● Aim: Repeat exactly each line of the data provided below.
------------
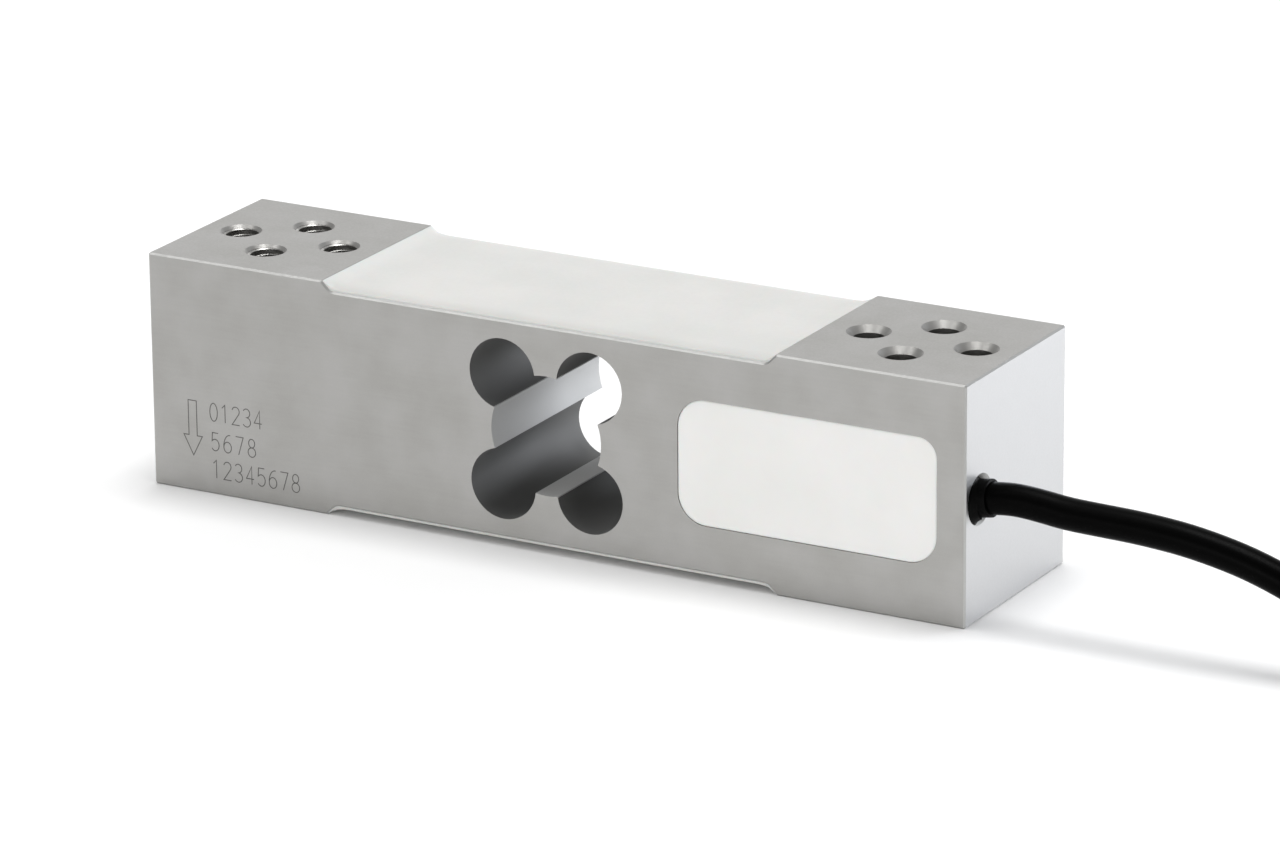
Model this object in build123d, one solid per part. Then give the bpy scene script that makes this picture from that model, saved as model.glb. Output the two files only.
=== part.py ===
from build123d import *
import math
import os

# Single point load cell: a parallel-beam aluminium spring element with strain gauges on the
# four webs of its clover bore, a wiring pocket potted in white silicone and a fixed cable.
# Millimetres. The origin is at the bottom centre of the block, +X runs along the block
# towards the cable end, and the side with the wiring pocket looks towards -Y.

# Spring element
block_length = 150.0
block_width = 35.0
block_height = 40.0
edge_break = 0.3
land_length = 33.3  # from each end face to the recess between them, on the top and the underside
recess_depth = 1.7
recess_run = 1.7  # how far each end of a recess slopes
recess_fillet = 2.0
web_thickness = 3.03  # between a corner bore and the recess floor, where the gauges sit
corner_bore_radius = 6.0
corner_bore_spacing = 16.0  # along the block
centre_bore_radius = 10.1

# Bolt holes, a diamond of four at each end
bolt_inset = 16.5  # from the end face to the middle of the diamond
bolt_span_x = 19.0
bolt_span_y = 15.0
thread_radius = 3.0
thread_depth = 20.0
thread_mouth_radius = 3.5
plain_bore_radius = 2.6
plain_mouth_radius = 3.65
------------
● Output below:
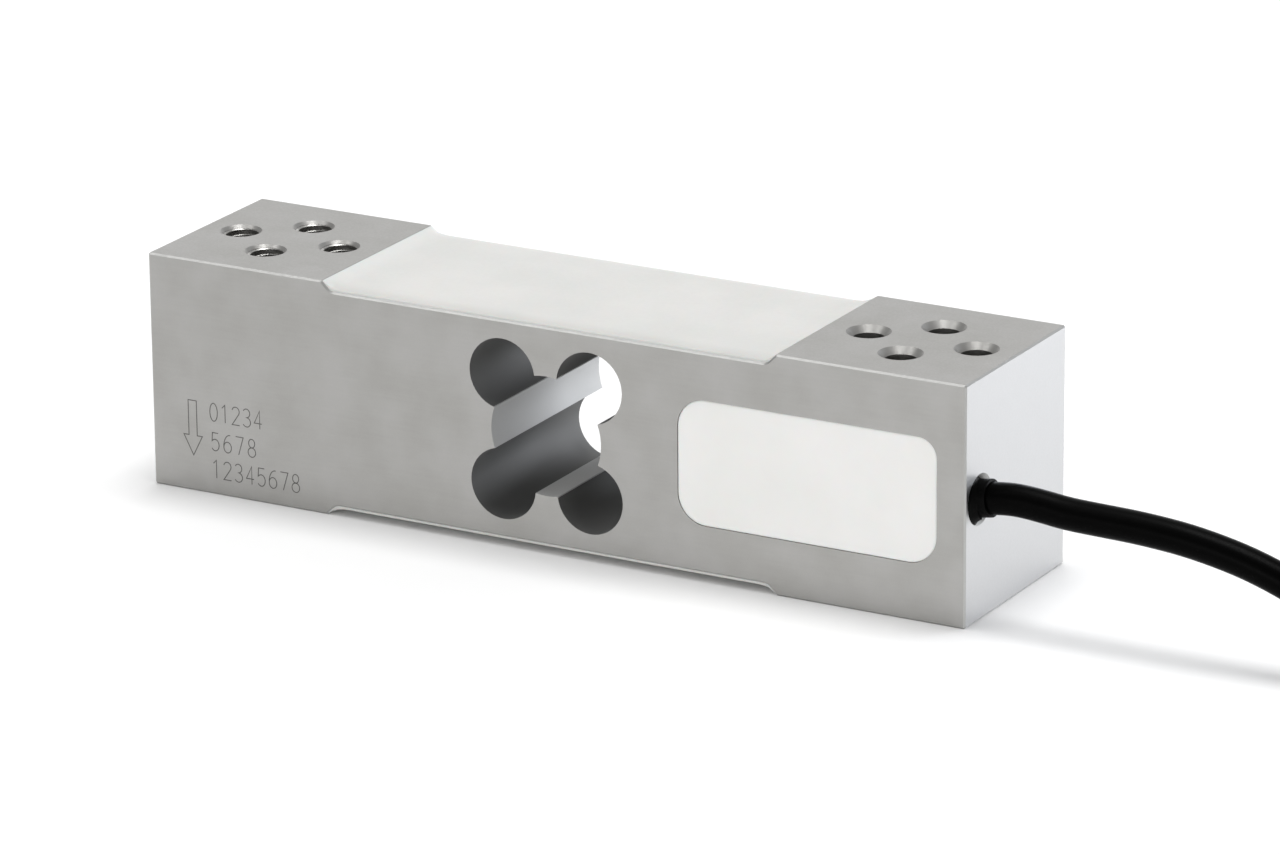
Model this object in build123d, one solid per part. Then give the bpy scene script that makes this picture from that model, saved as model.glb. Output the two files only.
=== part.py ===
from build123d import *
import math
import os

# Single point load cell: a parallel-beam aluminium spring element with strain gauges on the
# four webs of its clover bore, a wiring pocket potted in white silicone and a fixed cable.
# Millimetres. The origin is at the bottom centre of the block, +X runs along the block
# towards the cable end, and the side with the wiring pocket looks towards -Y.

# Spring element
block_length = 150.0
block_width = 35.0
block_height = 40.0
edge_break = 0.3
land_length = 33.3  # from each end face to the recess between them, on the top and the underside
recess_depth = 1.7
recess_run = 1.7  # how far each end of a recess slopes
recess_fillet = 2.0
web_thickness = 3.03  # between a corner bore and the recess floor, where the gauges sit
corner_bore_radius = 6.0
corner_bore_spacing = 16.0  # along the block
centre_bore_radius = 10.1

# Bolt holes, a diamond of four at each end
bolt_inset = 16.5  # from the end face to the middle of the diamond
bolt_span_x = 19.0
bolt_span_y = 15.0
thread_radius = 3.0
thread_depth = 20.0
thread_mouth_radius = 3.5
plain_bore_radius = 2.6
plain_mouth_radius = 3.65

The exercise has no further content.